There was a black cloud hanging over the whole wedding planning process. My dad was supposed to be there. I was getting married too young to not have my daddy there. I had the knight in shining armor – the man of my dreams, I had the huge princess gown, I had all my friends there, I had all the pink, bows, and bling a girl could ask for. But something was missing. The next most important person is the father of the bride, and he was trapped in a personalized 5×7 picture frame next to my great grandma and Chad’s grandpa between some candles on the memorial table.
I still have feelings of envy creep up every now and then when I see and hear of my now adult friends talking about their dads. The girls’ questions catch me off guard every single day, but I’m so glad we can talk about him. They know what he looks like and what we liked to do together. They know his name and that he loved me. They know that the reason I buy kiwi all summer long is because one of the fondest memories I have at my dad’s house is sitting in his recliner eating kiwi together. They recently asked if he watched us and if he knew who they were. I assured them that he did and that he was proud of them.

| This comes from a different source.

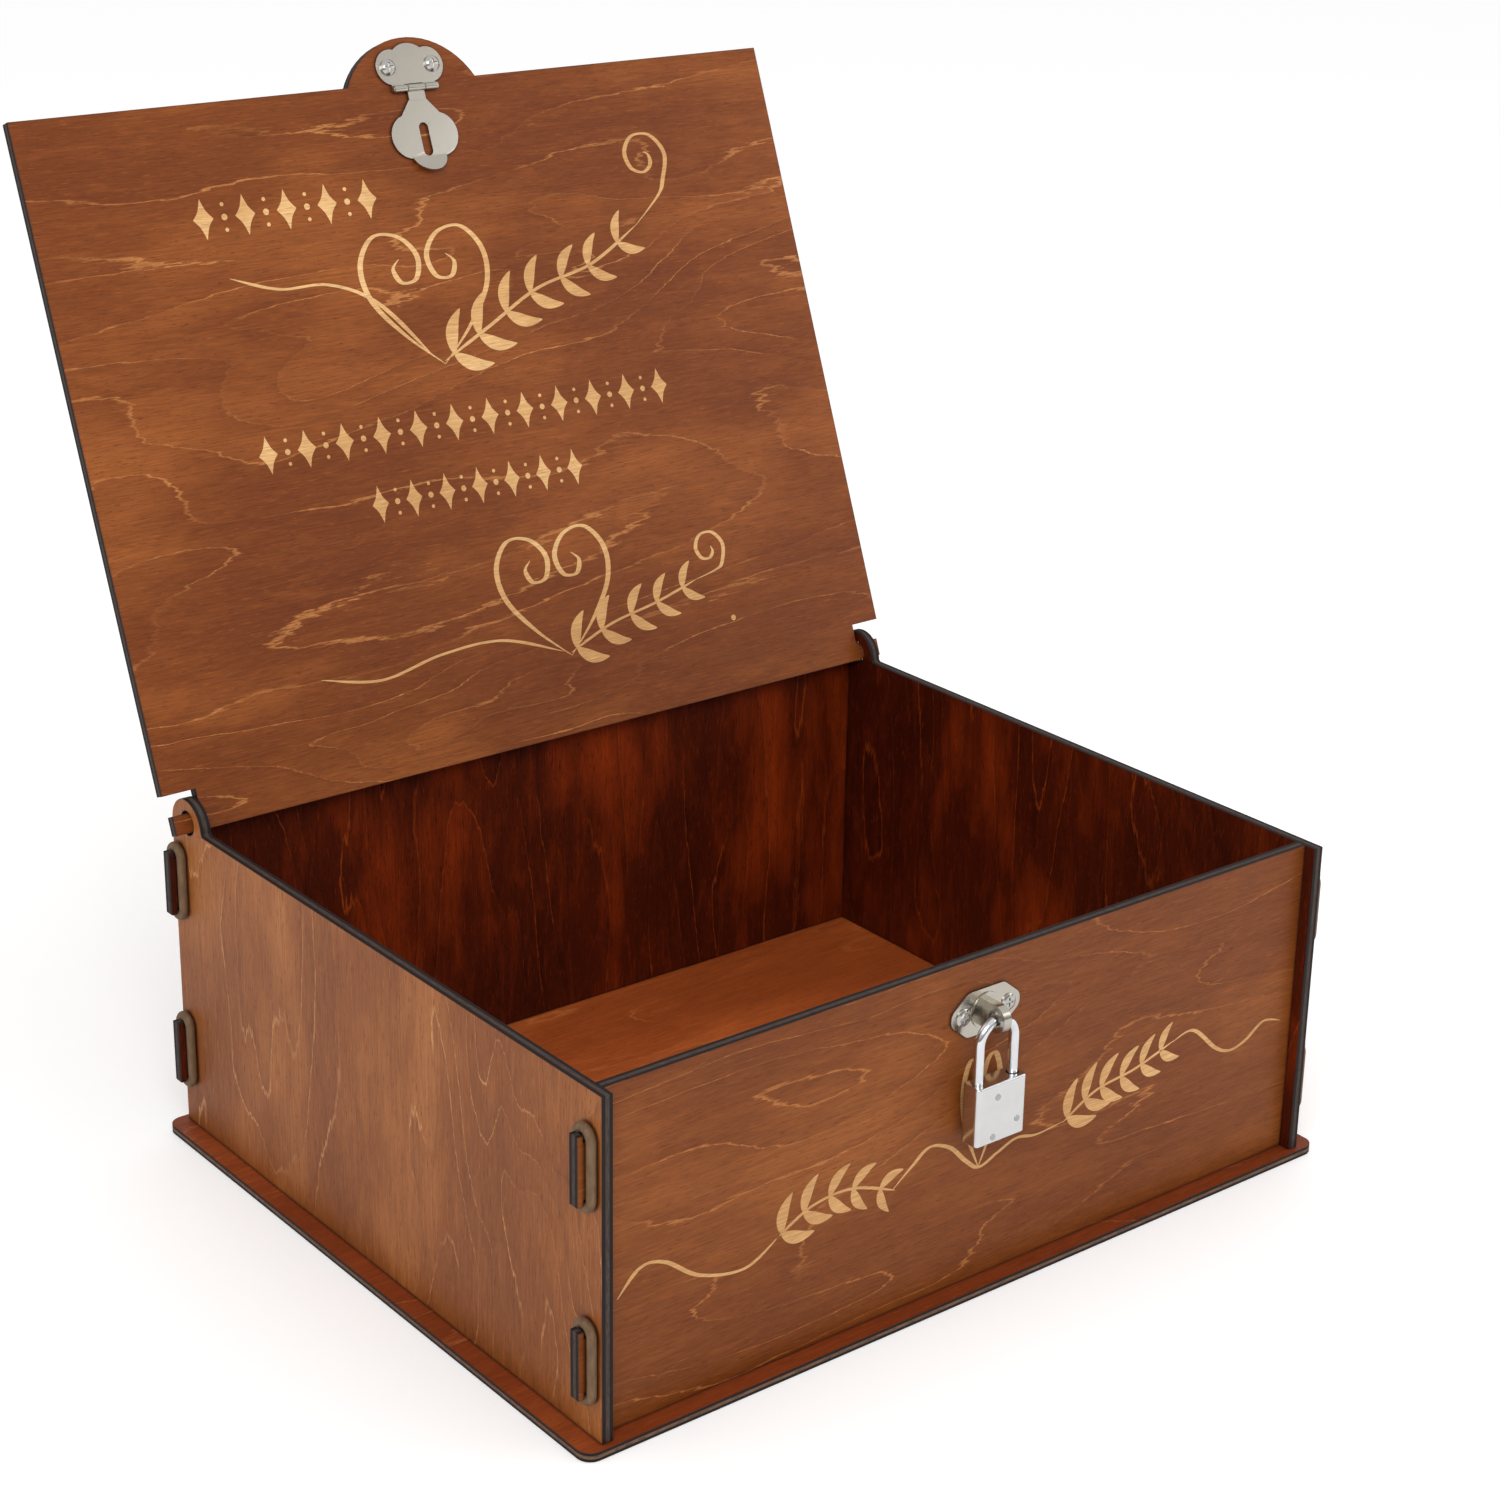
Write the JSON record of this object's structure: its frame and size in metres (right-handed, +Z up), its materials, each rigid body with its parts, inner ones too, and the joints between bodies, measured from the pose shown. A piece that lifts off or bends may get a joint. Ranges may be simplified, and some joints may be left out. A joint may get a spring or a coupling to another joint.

Father’s Day naturally unburies the buried feelings. There’s a void in my heart all day every day, but Father’s Day, his death date, his birthday, ya know, all those important days, that void is so strong. And it’s ok. I’m done feeling embarrassed about how I feel. I’m done pretending like I’m not grieving or that my grief in my situation is not as warranted as someone else’s grief in a different situation.
There is a silver lining…
When I married Chad, I was blessed beyond belief with the world’s BEST father-in-law. He has been there for me since day one. He raised four sons and he frequently refers to me as the daughter he never had (and boy, do I have him wrapped around my finger). He has met me at the Children’s Museum to jumpstart my dead van, he’s had a 45 minute phone conversation with me giving me step by step directions to getting out of the rough neighborhood I ended up in on accident. He came to my house to check it out when I got home to an open front door. He gives me the best hugs and tells me he’s proud of me. He’s one of the few people that can tell something is wrong with me and he manages to pull it out of me when I don’t want him to. I can cry on his shoulder without being embarrassed. He takes the girls for hours sometimes so I can do something alone. He buys me pedicures. We even have our own secret code where we can read each other’s minds across a loud, crowded room. He is a fantastic Pappy to the girls (who also have him tightly wrapped around their fingers). He treats Chad’s mom with respect and has shown his sons how to treat their wives. He literally was sent to me by God and he fills about 99% of that void.
So, maybe you, too, are sitting here on Father’s Day feeling that void, knowing that something is missing. Find whatever it is that makes you feel a little bit better about it and do it, do lots of it today. Maybe it’s crying, maybe it’s eating your dad’s favorite fruit, maybe it’s visiting the cemetery or taking a swig of his favorite whiskey. Maybe you go on about your day and don’t acknowledge that it’s Father’s Day at all. Whatever it is, you do you. Don’t let someone make you feel bad about your feelings. Own your feelings. Feel your feelings. And eventually, put your big girl panties back on, and go make that daddy of yours proud!
Happy Father’s Day to all the wonderful fathers, grandfathers, and single moms who have to play daddy!
Until next time…
“Dad – your life was a blessing, your memory a treasure…You are loved beyond words, and missed beyond measure.”